An important source of urban population growth, especially since 1945, has been the migration to cities of black Americans and Hispanics. Many of these newcomers had been farm workers whose livelihood was lost through the mechanization of farms. They followed the trail of earlier migrants to the city, expecting to find semiskilled factory and service jobs.

Unfortunately, their migration occurred when economic changes were causing a loss of such jobs, many to other countries. The consequence is that all the larger American cities have experienced an increase of relatively unskilled, poor people for whom jobs are not readily available. However, as these people gain skills, get jobs and become more affluent, they, in turn, move outward and their places are taken by a less affluent and more rootless population.

These are only general tendencies and there are many exceptions. For example, during the past two decades cities such as New York, Boston, Baltimore, Washington, D.C. and San Francisco have accomplished major "urban renewal" projects, rebuilding and renovating huge tracts of the central city area, and thus once again attracting businesses and more affluent groups to settle there. In many cities young middle class business and professional families have returned to deteriorating neighborhoods and restored the economic and cultural vitality of the areas. Though it probably represents only a minority trend, this is a hopeful sign for the American cities.

It is only to be expected that the enormous century-long growth of cities should have left many unsolved problems. Most of these problems were not foreseen. Probably they could not have been. Many are the consequences of successes of one sort or another. The noise and congestion of automobile traffic, for example, is a result of almost universal car ownership. Cars fill many city streets which were intended for horse and foot traffic.

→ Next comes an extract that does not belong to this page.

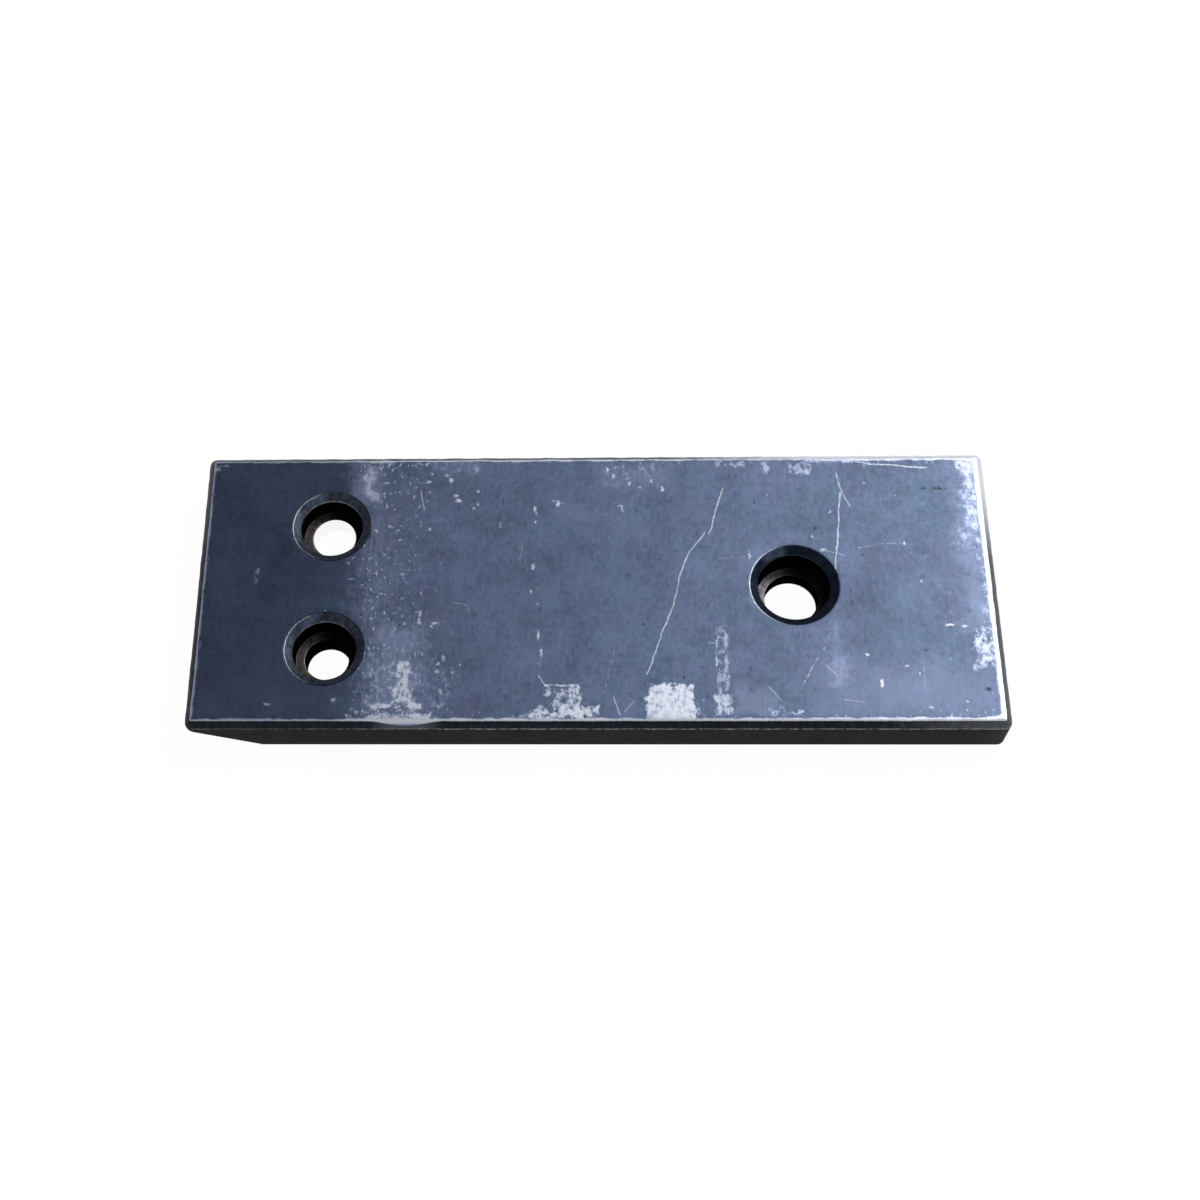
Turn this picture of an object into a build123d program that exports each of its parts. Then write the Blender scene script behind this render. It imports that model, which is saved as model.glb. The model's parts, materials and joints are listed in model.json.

The federal government has been deeply involved in the fate of the cities since the economic depression of the 1930s. Before that, the role of Washington had simply been to coordinate local efforts. In recent years, the federal government has assisted city governments in coping with the increased costs of services, the loss of tax revenues and the poverty of many residents. In general, ups and downs of the national economy can have a profound effect on city life, and the cities need help to lessen the impact of those ups and downs. In 1965, a Department of Housing and Urban Development was created in the federal government to manage programs concerned with community development and housing needs.

City administrators have tried in recent years to strengthen their abilities to organize the delivery of services. Mayors in many cities have been given wider powers to cope with the magnitude of the problems with which they are faced. One reform effort is the attempt to create metropolitan-wide governments.

Mass production and distribution of necessary goods are best accomplished when many people live together in a community. In this sense, the city is a product of industrialization and trade—the foundations of the modern American economy. Americans live in cities from economic necessity and a desire to enjoy the social and cultural advantages cities offer. At the same time they yearn to own a separate piece of land, to be closer to nature and to be free of the limitations imposed by living too close to others. This dichotomy has been made more difficult by America's extremely rapid change from a rural to an urban society and by the multinational nature of the American society, in which members of many different ethnic groups find themselves living very close to one another—and trying to tolerate and accept one another's different ways of living—in the huge cities of the United States.

The social problems that are products of the rapid growth of urban populations will be alleviated as more and more creative approaches to urban living are found. Urban planning and renewal with a central consideration for human well-being—an unaffordable luxury in the early stages of industrialization—have become the standard in America's post-industrial phase. The outlook for America's cities and for the quality of life for the nearly 80 percent of the American people who live in urban settings is hopeful.